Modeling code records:
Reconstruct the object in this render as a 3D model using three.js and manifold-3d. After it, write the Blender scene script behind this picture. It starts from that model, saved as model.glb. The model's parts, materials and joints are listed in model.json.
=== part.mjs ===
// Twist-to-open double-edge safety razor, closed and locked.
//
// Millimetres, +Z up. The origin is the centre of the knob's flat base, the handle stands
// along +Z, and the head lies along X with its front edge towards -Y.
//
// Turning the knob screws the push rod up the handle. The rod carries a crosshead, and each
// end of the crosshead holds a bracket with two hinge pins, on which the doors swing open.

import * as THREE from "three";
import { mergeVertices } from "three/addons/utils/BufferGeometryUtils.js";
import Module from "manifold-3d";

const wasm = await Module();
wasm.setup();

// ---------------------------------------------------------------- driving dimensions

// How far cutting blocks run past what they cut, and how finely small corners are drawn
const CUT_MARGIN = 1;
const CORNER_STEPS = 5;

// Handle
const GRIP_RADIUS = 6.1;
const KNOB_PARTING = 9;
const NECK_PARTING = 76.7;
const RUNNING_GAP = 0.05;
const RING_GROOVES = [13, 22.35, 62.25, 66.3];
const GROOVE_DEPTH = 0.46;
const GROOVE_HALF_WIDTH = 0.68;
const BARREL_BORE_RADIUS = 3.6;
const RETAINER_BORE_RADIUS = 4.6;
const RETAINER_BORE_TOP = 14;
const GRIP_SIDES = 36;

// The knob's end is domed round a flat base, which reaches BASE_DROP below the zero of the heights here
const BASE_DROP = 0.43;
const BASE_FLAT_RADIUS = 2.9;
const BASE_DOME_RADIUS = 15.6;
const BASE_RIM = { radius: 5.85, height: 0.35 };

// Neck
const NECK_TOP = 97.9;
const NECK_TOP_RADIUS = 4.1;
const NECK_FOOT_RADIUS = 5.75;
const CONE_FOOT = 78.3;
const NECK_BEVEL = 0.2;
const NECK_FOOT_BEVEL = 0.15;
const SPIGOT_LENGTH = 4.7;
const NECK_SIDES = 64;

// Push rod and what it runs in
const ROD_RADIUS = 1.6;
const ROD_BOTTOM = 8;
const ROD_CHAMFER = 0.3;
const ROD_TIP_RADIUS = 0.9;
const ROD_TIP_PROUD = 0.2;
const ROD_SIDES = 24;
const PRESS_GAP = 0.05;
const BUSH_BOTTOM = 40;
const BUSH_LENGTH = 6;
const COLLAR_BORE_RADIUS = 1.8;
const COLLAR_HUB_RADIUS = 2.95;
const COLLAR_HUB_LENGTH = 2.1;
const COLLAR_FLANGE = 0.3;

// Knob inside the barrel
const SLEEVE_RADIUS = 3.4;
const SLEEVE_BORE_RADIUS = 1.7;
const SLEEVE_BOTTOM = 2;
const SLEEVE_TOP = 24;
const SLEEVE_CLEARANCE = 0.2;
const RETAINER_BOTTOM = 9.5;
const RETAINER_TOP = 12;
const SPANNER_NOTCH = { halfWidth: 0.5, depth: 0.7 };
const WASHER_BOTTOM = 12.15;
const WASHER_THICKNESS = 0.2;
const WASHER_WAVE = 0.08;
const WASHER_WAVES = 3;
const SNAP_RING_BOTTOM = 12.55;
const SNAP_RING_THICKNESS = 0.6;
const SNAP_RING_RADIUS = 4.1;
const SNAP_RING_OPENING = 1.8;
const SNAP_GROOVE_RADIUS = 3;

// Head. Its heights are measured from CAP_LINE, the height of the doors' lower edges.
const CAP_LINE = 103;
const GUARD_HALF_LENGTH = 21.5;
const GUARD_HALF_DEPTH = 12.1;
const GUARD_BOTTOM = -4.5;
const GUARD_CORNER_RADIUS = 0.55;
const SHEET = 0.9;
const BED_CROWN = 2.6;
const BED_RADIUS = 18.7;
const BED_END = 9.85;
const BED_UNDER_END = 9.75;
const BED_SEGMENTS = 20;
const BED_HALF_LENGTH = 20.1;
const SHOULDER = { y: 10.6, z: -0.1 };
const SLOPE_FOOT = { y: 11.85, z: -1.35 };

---

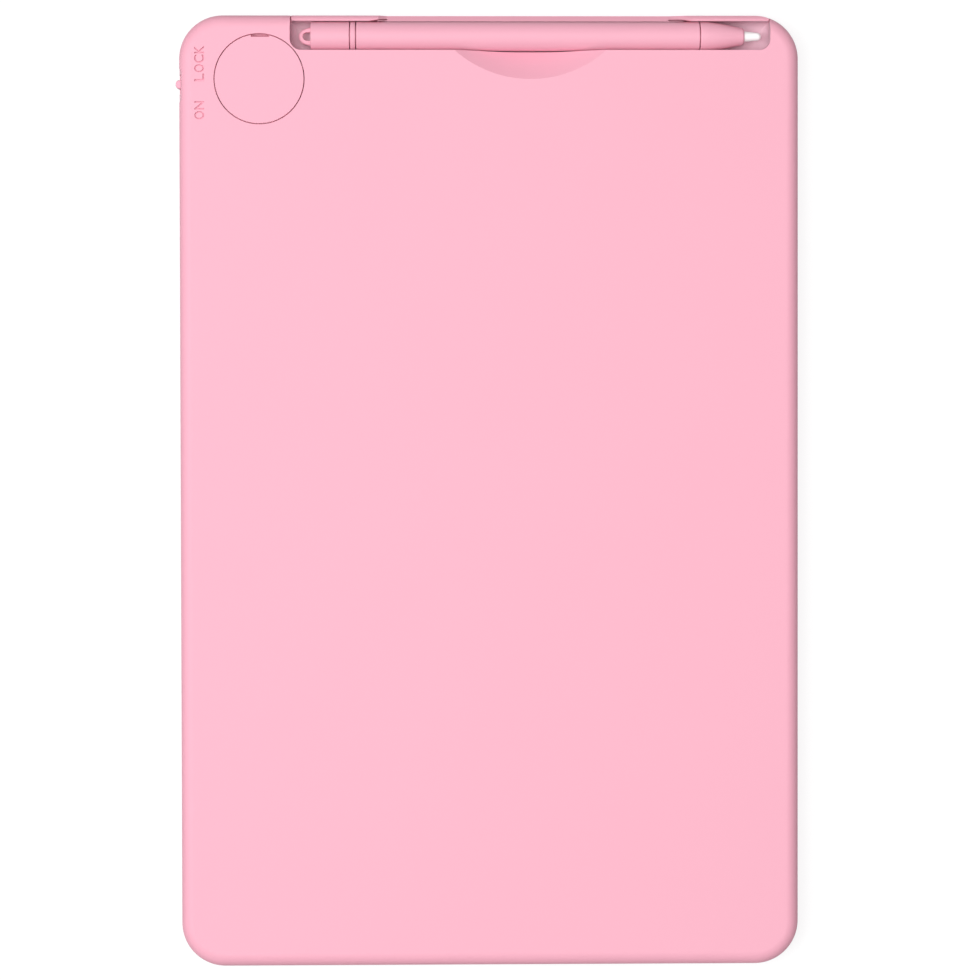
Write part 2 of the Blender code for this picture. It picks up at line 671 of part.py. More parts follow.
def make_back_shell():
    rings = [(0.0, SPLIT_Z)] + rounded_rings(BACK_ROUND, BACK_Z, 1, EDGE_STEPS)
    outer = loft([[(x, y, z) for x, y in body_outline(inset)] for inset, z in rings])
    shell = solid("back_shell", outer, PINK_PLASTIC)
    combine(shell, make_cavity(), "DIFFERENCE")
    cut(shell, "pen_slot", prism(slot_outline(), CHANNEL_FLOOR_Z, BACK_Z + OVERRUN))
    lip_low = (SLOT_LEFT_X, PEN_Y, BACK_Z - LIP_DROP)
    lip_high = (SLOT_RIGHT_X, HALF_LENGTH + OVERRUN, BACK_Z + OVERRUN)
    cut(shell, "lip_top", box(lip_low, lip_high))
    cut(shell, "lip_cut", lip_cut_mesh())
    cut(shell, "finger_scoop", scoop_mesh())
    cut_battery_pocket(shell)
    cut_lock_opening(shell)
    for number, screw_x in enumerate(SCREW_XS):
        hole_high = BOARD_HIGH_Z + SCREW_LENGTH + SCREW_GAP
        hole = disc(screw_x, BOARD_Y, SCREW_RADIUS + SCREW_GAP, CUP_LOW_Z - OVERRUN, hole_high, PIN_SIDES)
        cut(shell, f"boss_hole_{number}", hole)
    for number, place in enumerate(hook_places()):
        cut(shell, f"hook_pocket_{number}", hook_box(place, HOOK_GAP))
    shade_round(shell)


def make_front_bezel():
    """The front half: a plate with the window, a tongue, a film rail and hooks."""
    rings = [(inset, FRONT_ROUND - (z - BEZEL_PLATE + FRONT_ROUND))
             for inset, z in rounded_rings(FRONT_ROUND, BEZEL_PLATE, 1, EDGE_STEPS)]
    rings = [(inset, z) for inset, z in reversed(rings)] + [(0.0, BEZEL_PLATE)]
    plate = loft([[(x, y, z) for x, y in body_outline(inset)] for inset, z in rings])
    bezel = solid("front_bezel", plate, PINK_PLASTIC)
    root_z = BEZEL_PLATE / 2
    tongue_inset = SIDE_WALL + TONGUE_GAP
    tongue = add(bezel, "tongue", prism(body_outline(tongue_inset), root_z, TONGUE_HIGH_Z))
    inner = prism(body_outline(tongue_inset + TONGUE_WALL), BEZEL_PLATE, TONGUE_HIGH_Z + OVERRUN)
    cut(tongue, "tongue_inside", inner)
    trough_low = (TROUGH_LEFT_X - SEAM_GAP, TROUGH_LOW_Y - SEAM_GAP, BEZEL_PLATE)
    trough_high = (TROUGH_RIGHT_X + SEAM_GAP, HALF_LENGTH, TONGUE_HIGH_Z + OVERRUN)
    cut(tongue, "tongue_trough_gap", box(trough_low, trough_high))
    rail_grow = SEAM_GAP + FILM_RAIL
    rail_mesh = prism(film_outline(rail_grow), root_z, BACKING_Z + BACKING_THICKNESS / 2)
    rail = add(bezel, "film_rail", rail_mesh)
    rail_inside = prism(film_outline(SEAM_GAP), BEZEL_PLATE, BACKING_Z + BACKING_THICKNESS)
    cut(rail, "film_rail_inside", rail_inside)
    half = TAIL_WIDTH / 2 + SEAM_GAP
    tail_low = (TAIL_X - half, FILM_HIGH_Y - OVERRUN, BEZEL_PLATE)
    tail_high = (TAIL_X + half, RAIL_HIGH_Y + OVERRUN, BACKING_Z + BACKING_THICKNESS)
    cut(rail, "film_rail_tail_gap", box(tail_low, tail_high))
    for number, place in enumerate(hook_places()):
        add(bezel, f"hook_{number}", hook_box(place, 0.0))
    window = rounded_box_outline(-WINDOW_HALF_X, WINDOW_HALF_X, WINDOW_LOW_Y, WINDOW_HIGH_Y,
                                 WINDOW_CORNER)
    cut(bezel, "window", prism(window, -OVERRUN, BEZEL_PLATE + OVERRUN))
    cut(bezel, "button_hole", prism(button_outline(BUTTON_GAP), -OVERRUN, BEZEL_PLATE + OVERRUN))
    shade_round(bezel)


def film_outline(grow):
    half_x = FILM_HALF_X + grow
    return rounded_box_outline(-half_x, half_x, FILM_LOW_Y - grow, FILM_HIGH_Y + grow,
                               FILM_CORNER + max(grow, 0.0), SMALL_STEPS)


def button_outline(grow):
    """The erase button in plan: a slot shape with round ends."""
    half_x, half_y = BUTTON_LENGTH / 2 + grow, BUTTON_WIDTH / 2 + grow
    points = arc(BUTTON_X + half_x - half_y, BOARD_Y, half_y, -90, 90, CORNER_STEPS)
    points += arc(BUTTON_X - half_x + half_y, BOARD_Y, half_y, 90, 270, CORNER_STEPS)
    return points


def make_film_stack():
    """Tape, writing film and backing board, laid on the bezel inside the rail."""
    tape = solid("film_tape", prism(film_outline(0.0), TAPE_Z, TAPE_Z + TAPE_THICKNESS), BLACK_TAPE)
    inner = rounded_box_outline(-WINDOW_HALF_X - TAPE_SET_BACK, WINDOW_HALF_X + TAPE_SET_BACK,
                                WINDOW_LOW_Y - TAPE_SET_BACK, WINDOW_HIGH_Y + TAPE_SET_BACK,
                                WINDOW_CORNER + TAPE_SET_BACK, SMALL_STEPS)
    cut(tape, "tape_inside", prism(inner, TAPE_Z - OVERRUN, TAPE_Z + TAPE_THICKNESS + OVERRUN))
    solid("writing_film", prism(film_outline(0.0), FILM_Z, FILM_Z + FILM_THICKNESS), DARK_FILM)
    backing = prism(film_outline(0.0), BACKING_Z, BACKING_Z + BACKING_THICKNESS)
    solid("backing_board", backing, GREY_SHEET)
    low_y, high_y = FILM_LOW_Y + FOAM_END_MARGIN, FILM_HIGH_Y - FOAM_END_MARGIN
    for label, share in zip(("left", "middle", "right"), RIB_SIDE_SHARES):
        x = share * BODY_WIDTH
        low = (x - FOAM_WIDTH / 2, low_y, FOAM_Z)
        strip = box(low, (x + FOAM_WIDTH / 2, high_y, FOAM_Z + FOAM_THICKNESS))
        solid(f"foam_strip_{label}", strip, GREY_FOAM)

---

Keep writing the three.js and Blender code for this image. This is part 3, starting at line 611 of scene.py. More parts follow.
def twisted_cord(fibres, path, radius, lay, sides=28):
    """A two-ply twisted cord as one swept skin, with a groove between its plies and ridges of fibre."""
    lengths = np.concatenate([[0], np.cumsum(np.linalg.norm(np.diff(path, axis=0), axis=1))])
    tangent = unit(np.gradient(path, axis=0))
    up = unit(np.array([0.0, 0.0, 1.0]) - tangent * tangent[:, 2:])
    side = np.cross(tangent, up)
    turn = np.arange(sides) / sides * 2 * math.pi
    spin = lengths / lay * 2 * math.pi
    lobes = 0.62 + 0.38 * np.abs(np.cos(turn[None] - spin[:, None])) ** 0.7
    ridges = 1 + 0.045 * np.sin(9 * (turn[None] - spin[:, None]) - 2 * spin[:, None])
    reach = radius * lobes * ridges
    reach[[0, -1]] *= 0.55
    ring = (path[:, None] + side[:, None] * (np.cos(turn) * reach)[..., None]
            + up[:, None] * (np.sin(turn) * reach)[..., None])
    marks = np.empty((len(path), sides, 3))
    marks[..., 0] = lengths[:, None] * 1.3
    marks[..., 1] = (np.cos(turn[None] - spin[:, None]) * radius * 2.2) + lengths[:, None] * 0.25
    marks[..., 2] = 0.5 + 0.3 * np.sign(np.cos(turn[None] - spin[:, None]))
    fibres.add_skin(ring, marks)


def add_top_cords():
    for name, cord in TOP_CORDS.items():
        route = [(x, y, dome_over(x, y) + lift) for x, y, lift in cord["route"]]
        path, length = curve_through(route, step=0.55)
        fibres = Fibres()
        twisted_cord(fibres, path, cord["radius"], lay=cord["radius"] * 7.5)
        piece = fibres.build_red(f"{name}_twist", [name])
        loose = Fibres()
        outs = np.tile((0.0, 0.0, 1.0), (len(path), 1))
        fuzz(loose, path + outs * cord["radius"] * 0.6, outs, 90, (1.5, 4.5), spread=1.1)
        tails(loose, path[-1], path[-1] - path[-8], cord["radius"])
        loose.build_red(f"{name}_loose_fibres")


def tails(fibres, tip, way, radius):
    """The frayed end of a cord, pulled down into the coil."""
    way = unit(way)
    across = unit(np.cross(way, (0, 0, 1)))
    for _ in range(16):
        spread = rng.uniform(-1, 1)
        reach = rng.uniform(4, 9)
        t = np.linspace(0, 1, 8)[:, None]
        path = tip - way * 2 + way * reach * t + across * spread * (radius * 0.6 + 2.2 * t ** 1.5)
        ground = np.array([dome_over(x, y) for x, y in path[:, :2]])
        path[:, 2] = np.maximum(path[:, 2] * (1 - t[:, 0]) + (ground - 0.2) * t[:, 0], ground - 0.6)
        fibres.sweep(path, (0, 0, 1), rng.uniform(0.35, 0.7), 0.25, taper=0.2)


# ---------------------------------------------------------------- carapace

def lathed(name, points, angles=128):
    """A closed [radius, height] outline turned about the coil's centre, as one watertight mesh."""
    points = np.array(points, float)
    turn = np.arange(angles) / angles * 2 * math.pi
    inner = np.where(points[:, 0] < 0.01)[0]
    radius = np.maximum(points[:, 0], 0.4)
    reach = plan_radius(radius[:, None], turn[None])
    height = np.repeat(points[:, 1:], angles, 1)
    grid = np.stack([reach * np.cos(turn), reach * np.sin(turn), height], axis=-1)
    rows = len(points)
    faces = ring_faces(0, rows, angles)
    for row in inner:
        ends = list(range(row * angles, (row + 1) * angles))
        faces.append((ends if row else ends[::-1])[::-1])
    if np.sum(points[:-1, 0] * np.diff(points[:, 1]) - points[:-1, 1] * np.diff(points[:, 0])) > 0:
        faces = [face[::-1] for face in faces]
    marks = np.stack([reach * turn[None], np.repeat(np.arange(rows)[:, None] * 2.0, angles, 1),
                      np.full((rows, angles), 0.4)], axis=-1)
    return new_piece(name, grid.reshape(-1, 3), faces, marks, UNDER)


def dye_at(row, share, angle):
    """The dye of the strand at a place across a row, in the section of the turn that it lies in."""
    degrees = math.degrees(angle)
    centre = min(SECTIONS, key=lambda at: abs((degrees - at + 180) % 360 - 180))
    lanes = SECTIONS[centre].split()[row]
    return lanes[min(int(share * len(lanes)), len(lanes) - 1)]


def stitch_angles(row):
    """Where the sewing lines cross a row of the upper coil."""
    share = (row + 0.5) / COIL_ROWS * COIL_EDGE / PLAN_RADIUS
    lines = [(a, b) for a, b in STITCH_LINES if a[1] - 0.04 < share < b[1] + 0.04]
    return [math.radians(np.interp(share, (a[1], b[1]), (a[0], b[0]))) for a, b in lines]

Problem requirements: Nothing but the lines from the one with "Write part 2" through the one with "shade_round(shell)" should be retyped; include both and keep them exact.

Solution for this task:
Write part 2 of the Blender code for this picture. It picks up at line 671 of part.py. More parts follow.
def make_back_shell():
    rings = [(0.0, SPLIT_Z)] + rounded_rings(BACK_ROUND, BACK_Z, 1, EDGE_STEPS)
    outer = loft([[(x, y, z) for x, y in body_outline(inset)] for inset, z in rings])
    shell = solid("back_shell", outer, PINK_PLASTIC)
    combine(shell, make_cavity(), "DIFFERENCE")
    cut(shell, "pen_slot", prism(slot_outline(), CHANNEL_FLOOR_Z, BACK_Z + OVERRUN))
    lip_low = (SLOT_LEFT_X, PEN_Y, BACK_Z - LIP_DROP)
    lip_high = (SLOT_RIGHT_X, HALF_LENGTH + OVERRUN, BACK_Z + OVERRUN)
    cut(shell, "lip_top", box(lip_low, lip_high))
    cut(shell, "lip_cut", lip_cut_mesh())
    cut(shell, "finger_scoop", scoop_mesh())
    cut_battery_pocket(shell)
    cut_lock_opening(shell)
    for number, screw_x in enumerate(SCREW_XS):
        hole_high = BOARD_HIGH_Z + SCREW_LENGTH + SCREW_GAP
        hole = disc(screw_x, BOARD_Y, SCREW_RADIUS + SCREW_GAP, CUP_LOW_Z - OVERRUN, hole_high, PIN_SIDES)
        cut(shell, f"boss_hole_{number}", hole)
    for number, place in enumerate(hook_places()):
        cut(shell, f"hook_pocket_{number}", hook_box(place, HOOK_GAP))
    shade_round(shell)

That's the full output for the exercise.